However, ML-POSC cannot be solved in the similar way as the conventional stochastic control, which is also
called completely observable stochastic control (COSC). In COSC, the optimal control function depends only on the
Hamilton-Jacobi-Bellman (HJB) equation, which is a time-backward partial differential equation given the terminal
condition (Figure 1(a)) [10]. Therefore, the optimal control function of COSC can be obtained by solving the HJB
equation backward in time from the terminal condition, which is called the value iteration method [11], [12], [13]. In
contrast, the optimal control function of ML-POSC depends not only on the HJB equation but also on the Fokker-
Planck (FP) equation, which is a time-forward partial differential equation given the initial condition (Figure 1(b))

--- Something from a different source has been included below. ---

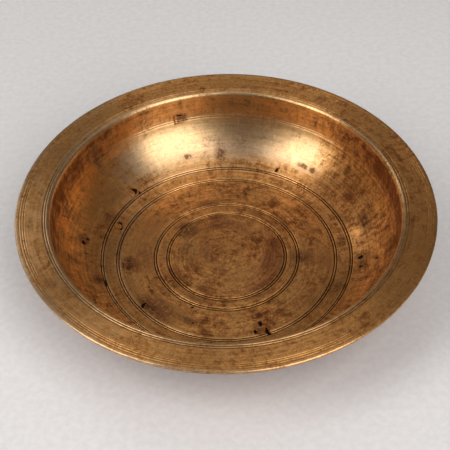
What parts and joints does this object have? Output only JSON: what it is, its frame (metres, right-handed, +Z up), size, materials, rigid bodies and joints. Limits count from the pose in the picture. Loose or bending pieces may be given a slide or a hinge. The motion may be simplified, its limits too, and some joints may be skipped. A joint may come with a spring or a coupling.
{
  "type": "urli bowl",
  "caption": "Shallow round cast brass bowl with a rounded wall, turned lines and a wide flat rim, for floating flowers, serving or display.",
  "frame": {"origin": "centre of the flat underside that the bowl stands on", "axes": "+Z up along the bowl's turning axis; +X to the right and +Y to the back of the bowl, as the chaplets' names say"},
  "size_m": [0.24, 0.24, 0.0476],
  "materials": {
    "aged_brass": "lathe-turned brass with a mottled brown patina, half matt",
    "chaplet_brass": "redder cast brass, worn flush with the bowl, half matt"
  },
  "bodies": {
    "root": {"bowl": "aged_brass", "chaplet_floor_inner": "chaplet_brass", "chaplet_floor_left": "chaplet_brass", "chaplet_floor_front": "chaplet_brass", "chaplet_foot_back_left": "chaplet_brass", "chaplet_foot_left": "chaplet_brass", "chaplet_wall_back_left": "chaplet_brass", "chaplet_wall_right": "chaplet_brass", "chaplet_wall_left": "chaplet_brass", "chaplet_wall_high_left": "chaplet_brass", "chaplet_wall_high_back": "chaplet_brass"}
  },
  "joints": []
}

[9]. Because the HJB equation and the FP equation interact with each other through the optimal control function
in ML-POSC, the optimal control function of ML-POSC cannot be obtained by the value iteration method.

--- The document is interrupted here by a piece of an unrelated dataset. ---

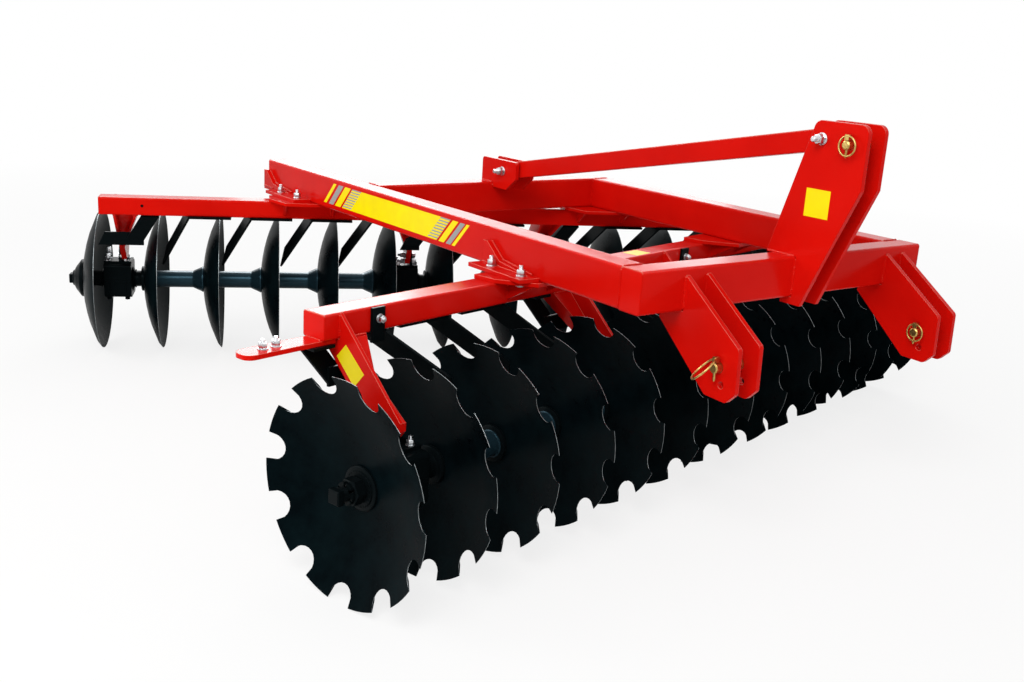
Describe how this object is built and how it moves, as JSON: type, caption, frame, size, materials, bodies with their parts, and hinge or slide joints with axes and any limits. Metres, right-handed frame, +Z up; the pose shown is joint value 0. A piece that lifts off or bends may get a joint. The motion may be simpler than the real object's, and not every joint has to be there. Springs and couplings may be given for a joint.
{
  "type": "disc harrow",
  "caption": "Tractor-mounted offset disc harrow: notched front gangs, plain rear gangs, box-section frame, three-point hitch; each gang turns on its axle.",
  "frame": {"origin": "on the ground under the middle of the machine", "axes": "+X to the machine's right, +Y forward towards the tractor, +Z up"},
  "size_m": [3.0207, 2.9587, 1.155],
  "materials": {
    "red_paint": "gloss enamel on welded steel",
    "disc_steel_paint": "gloss black paint on spring steel",
    "black_paint": "gloss black paint on cast iron and forgings",
    "zinc_plate": "zinc plated"
  },
  "bodies": {
    "frame": {"bearing_front_1": "black_paint", "bearing_front_2": "black_paint", "bearing_front_3": "black_paint", "bearing_front_4": "black_paint", "bearing_rear_1": "black_paint", "bearing_rear_2": "black_paint", "bearing_rear_3": "black_paint", "bearing_rear_4": "black_paint", "brace": "red_paint", "brace_bolt_front": "zinc_plate", "brace_bolt_rear": "zinc_plate", "brace_lugs": "red_paint", "clamp_front_left": "red_paint", "clamp_front_right": "red_paint", "clamp_rear_left": "red_paint", "clamp_rear_right": "red_paint", "front_crossbeam": "red_paint", "gang_beam_front": "red_paint", "gang_beam_rear": "red_paint", "leg_front_1": "red_paint", "leg_front_2": "red_paint", "leg_front_3": "red_paint", "leg_front_4": "red_paint", "leg_rear_1": "red_paint", "leg_rear_2": "red_paint", "leg_rear_3": "red_paint", "leg_rear_4": "red_paint", "lower_bracket_left": "red_paint", "lower_bracket_right": "red_paint", "lower_link_pin_left": "zinc_plate", "lower_link_pin_right": "zinc_plate", "mast_plate_left": "red_paint", "mast_plate_right": "red_paint", "rear_crossbeam": "red_paint", "saddle_front_left": "red_paint", "saddle_front_right": "red_paint", "saddle_rear_left": "red_paint", "saddle_rear_right": "red_paint", "scraper_arm_front": "red_paint", "scraper_arm_rear": "red_paint", "scrapers_front_left": "red_paint", "scrapers_front_right": "red_paint", "scrapers_rear_left": "red_paint", "scrapers_rear_right": "red_paint", "side_beam_left": "red_paint", "side_beam_right": "red_paint", "top_link_pin": "zinc_plate"},
    "gang_front_left": {"discs_front_left": "disc_steel_paint", "shaft_front_left": "black_paint", "spools_front_left": "black_paint"},
    "gang_front_right": {"discs_front_right": "disc_steel_paint", "shaft_front_right": "black_paint", "spools_front_right": "black_paint"},
    "gang_rear_left": {"discs_rear_left": "disc_steel_paint", "shaft_rear_left": "black_paint", "spools_rear_left": "black_paint"},
    "gang_rear_right": {"discs_rear_right": "disc_steel_paint", "shaft_rear_right": "black_paint", "spools_rear_right": "black_paint"}
  },
  "joints": [
    {"name": "gang_front_right_spin", "type": "hinge", "parent": "frame", "child": "gang_front_right", "pos_m": [0.78874, 1.00265, 0.28], "axis": [-0.9744, -0.225, 0], "continuous": true},
    {"name": "gang_front_left_spin", "type": "hinge", "parent": "frame", "child": "gang_front_left", "pos_m": [-0.70692, 0.65735, 0.28], "axis": [-0.9744, -0.225, 0], "continuous": true},
    {"name": "gang_rear_left_spin", "type": "hinge", "parent": "frame", "child": "gang_rear_left", "pos_m": [-0.83971, -0.31587, 0.28], "axis": [0.9135, -0.4067, 0], "continuous": true},
    {"name": "gang_rear_right_spin", "type": "hinge", "parent": "frame", "child": "gang_rear_right", "pos_m": [0.56258, -0.94021, 0.28], "axis": [0.9135, -0.4067, 0], "continuous": true}
  ]
}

In order to propose an algorithm to ML-POSC, we firstly show that the system of HJB-FP equations can be
interpreted via the Pontryagin’s minimum principle on the probability density function space. The Pontryagin’s
minimum principle is one of the most representative approaches to the deterministic control, which converts the
optimal control problem into the two-point boundary value problem of the forward state equation and the backward
adjoint equation [14], [15], [16]. We show that the system of HJB-FP equations is an extension of the system of the
state and adjoint equations from the deterministic control to the stochastic control.
The system of HJB-FP equations also appears in the mean-field stochastic control (MFSC) [17], [18], [19].
Although the relationship between the system of HJB-FP equations and the Pontryagin’s minimum principle has
been mentioned briefly in MFSC [20], [21], [22], its details have not yet been investigated. We resolve this problem
by deriving the system of HJB-FP equations in the similar way as the Pontryagin’s minimum principle.
We then propose the forward-backward sweep method (FBSM) to ML-POSC. FBSM is an algorithm to compute
the forward FP equation and the backward HJB equation alternately, which can be interpreted as an extension of
the value iteration method. FBSM has been proposed in the Pontryagin’s minimum principle of the deterministic
control, which computes the forward state equation and the backward adjoint equation alternately [23], [24], [25].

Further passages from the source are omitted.